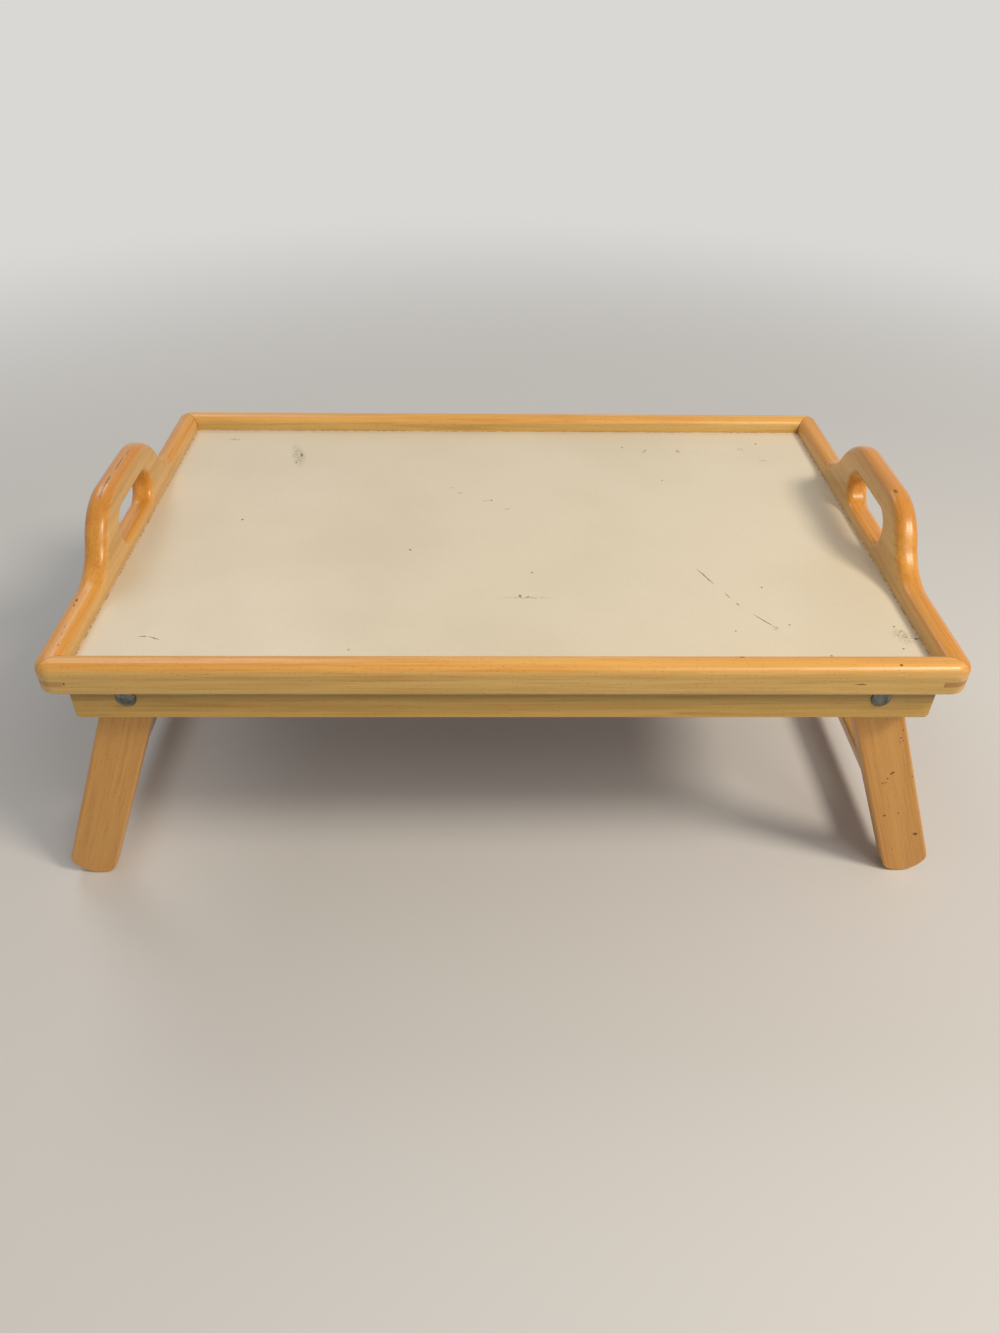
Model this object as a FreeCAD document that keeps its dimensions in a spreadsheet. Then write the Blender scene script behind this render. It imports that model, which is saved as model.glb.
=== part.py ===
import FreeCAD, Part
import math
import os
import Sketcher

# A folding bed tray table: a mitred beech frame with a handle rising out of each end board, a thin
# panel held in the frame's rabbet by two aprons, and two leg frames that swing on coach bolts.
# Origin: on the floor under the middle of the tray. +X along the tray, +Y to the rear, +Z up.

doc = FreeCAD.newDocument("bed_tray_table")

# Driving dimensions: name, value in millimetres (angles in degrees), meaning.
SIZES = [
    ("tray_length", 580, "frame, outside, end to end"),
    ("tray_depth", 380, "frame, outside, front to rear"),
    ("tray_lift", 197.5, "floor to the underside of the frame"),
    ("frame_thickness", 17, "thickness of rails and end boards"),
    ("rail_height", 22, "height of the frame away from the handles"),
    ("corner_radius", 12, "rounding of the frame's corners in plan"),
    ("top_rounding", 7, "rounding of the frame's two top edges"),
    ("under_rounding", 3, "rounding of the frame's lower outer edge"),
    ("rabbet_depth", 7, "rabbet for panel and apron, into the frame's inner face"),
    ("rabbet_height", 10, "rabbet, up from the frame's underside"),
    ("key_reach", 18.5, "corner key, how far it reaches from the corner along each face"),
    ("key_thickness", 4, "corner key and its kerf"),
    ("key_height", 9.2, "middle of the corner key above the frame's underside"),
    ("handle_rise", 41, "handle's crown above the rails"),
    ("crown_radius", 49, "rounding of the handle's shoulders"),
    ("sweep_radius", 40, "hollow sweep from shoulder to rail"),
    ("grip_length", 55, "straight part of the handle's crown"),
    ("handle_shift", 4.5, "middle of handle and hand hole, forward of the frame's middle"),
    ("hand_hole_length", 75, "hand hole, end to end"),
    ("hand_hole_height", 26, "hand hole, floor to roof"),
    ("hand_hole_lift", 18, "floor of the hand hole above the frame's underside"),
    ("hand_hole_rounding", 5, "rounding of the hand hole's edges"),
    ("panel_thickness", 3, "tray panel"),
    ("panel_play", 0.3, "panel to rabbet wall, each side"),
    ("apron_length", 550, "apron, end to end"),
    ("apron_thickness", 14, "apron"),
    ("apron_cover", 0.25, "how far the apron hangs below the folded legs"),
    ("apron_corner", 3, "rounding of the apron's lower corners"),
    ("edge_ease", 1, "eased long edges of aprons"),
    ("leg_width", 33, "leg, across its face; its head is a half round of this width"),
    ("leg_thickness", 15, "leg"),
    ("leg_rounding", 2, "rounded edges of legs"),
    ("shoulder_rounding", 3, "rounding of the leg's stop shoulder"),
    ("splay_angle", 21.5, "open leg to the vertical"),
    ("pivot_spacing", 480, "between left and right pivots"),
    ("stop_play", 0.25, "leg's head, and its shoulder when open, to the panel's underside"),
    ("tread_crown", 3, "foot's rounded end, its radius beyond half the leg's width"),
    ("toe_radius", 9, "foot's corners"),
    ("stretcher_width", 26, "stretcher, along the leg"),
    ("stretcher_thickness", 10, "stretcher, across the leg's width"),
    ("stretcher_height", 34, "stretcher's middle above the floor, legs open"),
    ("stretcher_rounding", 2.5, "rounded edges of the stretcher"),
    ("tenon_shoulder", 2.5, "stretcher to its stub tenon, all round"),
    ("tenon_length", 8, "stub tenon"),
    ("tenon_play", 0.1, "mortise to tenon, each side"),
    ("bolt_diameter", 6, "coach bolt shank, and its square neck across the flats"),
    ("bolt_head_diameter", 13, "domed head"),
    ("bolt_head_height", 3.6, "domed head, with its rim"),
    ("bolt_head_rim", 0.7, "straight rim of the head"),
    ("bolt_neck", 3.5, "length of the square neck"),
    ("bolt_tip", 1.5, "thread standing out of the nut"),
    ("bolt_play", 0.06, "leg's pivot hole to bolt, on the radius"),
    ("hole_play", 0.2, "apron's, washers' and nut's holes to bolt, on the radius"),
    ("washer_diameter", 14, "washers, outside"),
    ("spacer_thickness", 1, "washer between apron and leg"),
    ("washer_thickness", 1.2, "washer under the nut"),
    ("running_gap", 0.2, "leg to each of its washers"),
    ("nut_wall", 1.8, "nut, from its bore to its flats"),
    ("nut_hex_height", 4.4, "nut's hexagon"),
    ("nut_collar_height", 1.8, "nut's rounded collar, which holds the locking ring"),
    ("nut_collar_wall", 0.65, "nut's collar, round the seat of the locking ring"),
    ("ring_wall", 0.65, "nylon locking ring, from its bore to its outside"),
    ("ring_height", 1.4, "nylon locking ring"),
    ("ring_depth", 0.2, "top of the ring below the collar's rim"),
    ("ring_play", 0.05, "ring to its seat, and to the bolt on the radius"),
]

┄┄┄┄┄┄

SET EXERCISE:
Print the material above once more, exactly.

ANSWER FOR THIS EXERCISE:
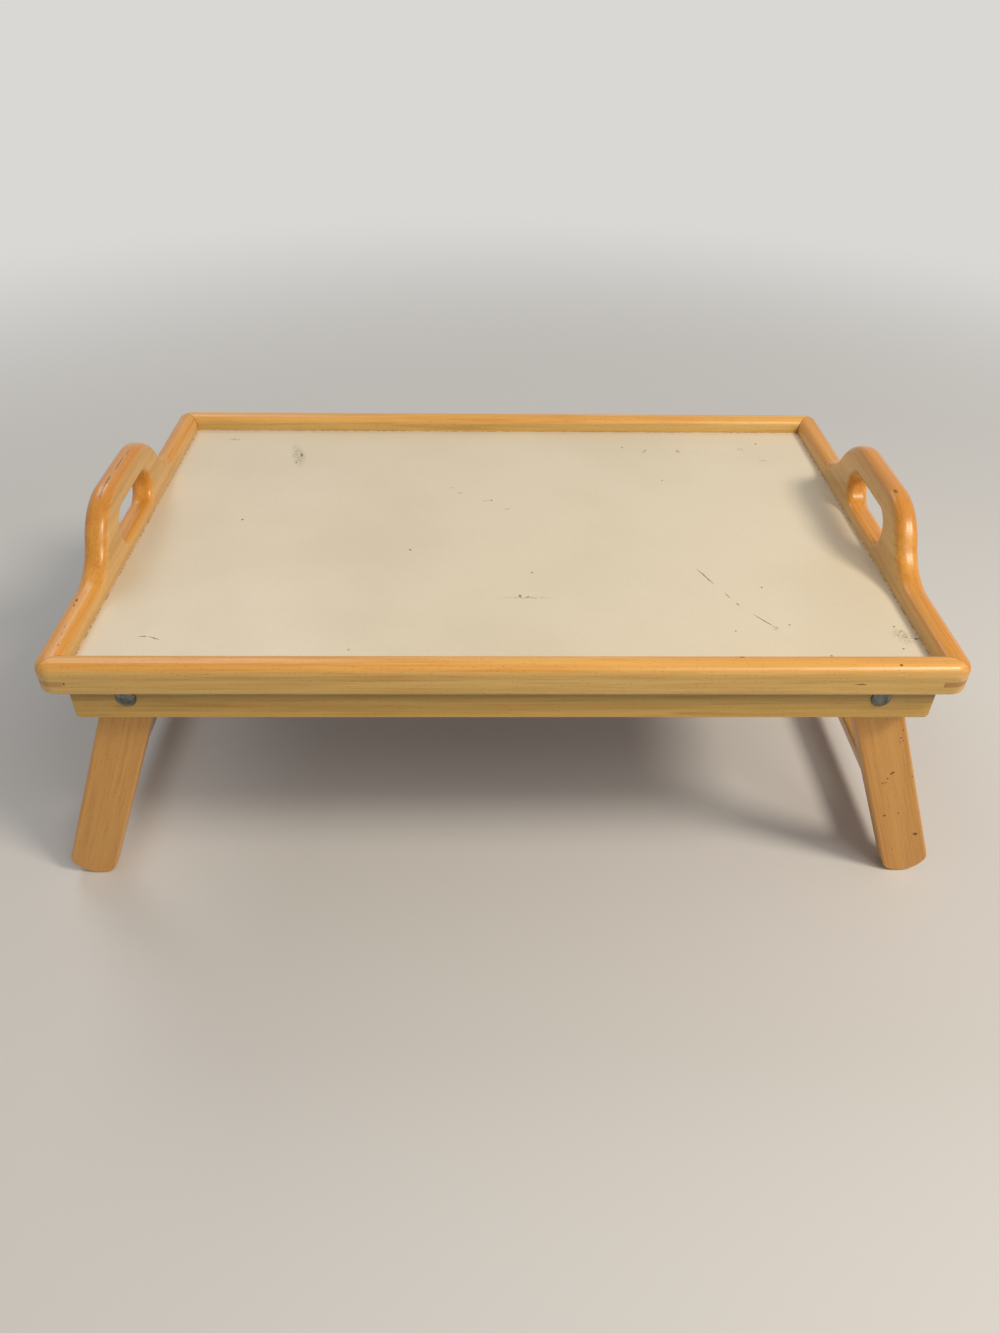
Model this object as a FreeCAD document that keeps its dimensions in a spreadsheet. Then write the Blender scene script behind this render. It imports that model, which is saved as model.glb.
=== part.py ===
import FreeCAD, Part
import math
import os
import Sketcher

# A folding bed tray table: a mitred beech frame with a handle rising out of each end board, a thin
# panel held in the frame's rabbet by two aprons, and two leg frames that swing on coach bolts.
# Origin: on the floor under the middle of the tray. +X along the tray, +Y to the rear, +Z up.

doc = FreeCAD.newDocument("bed_tray_table")

# Driving dimensions: name, value in millimetres (angles in degrees), meaning.
SIZES = [
    ("tray_length", 580, "frame, outside, end to end"),
    ("tray_depth", 380, "frame, outside, front to rear"),
    ("tray_lift", 197.5, "floor to the underside of the frame"),
    ("frame_thickness", 17, "thickness of rails and end boards"),
    ("rail_height", 22, "height of the frame away from the handles"),
    ("corner_radius", 12, "rounding of the frame's corners in plan"),
    ("top_rounding", 7, "rounding of the frame's two top edges"),
    ("under_rounding", 3, "rounding of the frame's lower outer edge"),
    ("rabbet_depth", 7, "rabbet for panel and apron, into the frame's inner face"),
    ("rabbet_height", 10, "rabbet, up from the frame's underside"),
    ("key_reach", 18.5, "corner key, how far it reaches from the corner along each face"),
    ("key_thickness", 4, "corner key and its kerf"),
    ("key_height", 9.2, "middle of the corner key above the frame's underside"),
    ("handle_rise", 41, "handle's crown above the rails"),
    ("crown_radius", 49, "rounding of the handle's shoulders"),
    ("sweep_radius", 40, "hollow sweep from shoulder to rail"),
    ("grip_length", 55, "straight part of the handle's crown"),
    ("handle_shift", 4.5, "middle of handle and hand hole, forward of the frame's middle"),
    ("hand_hole_length", 75, "hand hole, end to end"),
    ("hand_hole_height", 26, "hand hole, floor to roof"),
    ("hand_hole_lift", 18, "floor of the hand hole above the frame's underside"),
    ("hand_hole_rounding", 5, "rounding of the hand hole's edges"),
    ("panel_thickness", 3, "tray panel"),
    ("panel_play", 0.3, "panel to rabbet wall, each side"),
    ("apron_length", 550, "apron, end to end"),
    ("apron_thickness", 14, "apron"),
    ("apron_cover", 0.25, "how far the apron hangs below the folded legs"),
    ("apron_corner", 3, "rounding of the apron's lower corners"),
    ("edge_ease", 1, "eased long edges of aprons"),
    ("leg_width", 33, "leg, across its face; its head is a half round of this width"),
    ("leg_thickness", 15, "leg"),
    ("leg_rounding", 2, "rounded edges of legs"),
    ("shoulder_rounding", 3, "rounding of the leg's stop shoulder"),
    ("splay_angle", 21.5, "open leg to the vertical"),
    ("pivot_spacing", 480, "between left and right pivots"),
    ("stop_play", 0.25, "leg's head, and its shoulder when open, to the panel's underside"),
    ("tread_crown", 3, "foot's rounded end, its radius beyond half the leg's width"),
    ("toe_radius", 9, "foot's corners"),
    ("stretcher_width", 26, "stretcher, along the leg"),
    ("stretcher_thickness", 10, "stretcher, across the leg's width"),
    ("stretcher_height", 34, "stretcher's middle above the floor, legs open"),
    ("stretcher_rounding", 2.5, "rounded edges of the stretcher"),
    ("tenon_shoulder", 2.5, "stretcher to its stub tenon, all round"),
    ("tenon_length", 8, "stub tenon"),
    ("tenon_play", 0.1, "mortise to tenon, each side"),
    ("bolt_diameter", 6, "coach bolt shank, and its square neck across the flats"),
    ("bolt_head_diameter", 13, "domed head"),
    ("bolt_head_height", 3.6, "domed head, with its rim"),
    ("bolt_head_rim", 0.7, "straight rim of the head"),
    ("bolt_neck", 3.5, "length of the square neck"),
    ("bolt_tip", 1.5, "thread standing out of the nut"),
    ("bolt_play", 0.06, "leg's pivot hole to bolt, on the radius"),
    ("hole_play", 0.2, "apron's, washers' and nut's holes to bolt, on the radius"),
    ("washer_diameter", 14, "washers, outside"),
    ("spacer_thickness", 1, "washer between apron and leg"),
    ("washer_thickness", 1.2, "washer under the nut"),
    ("running_gap", 0.2, "leg to each of its washers"),
    ("nut_wall", 1.8, "nut, from its bore to its flats"),
    ("nut_hex_height", 4.4, "nut's hexagon"),
    ("nut_collar_height", 1.8, "nut's rounded collar, which holds the locking ring"),
    ("nut_collar_wall", 0.65, "nut's collar, round the seat of the locking ring"),
    ("ring_wall", 0.65, "nylon locking ring, from its bore to its outside"),
    ("ring_height", 1.4, "nylon locking ring"),
    ("ring_depth", 0.2, "top of the ring below the collar's rim"),
    ("ring_play", 0.05, "ring to its seat, and to the bolt on the radius"),
]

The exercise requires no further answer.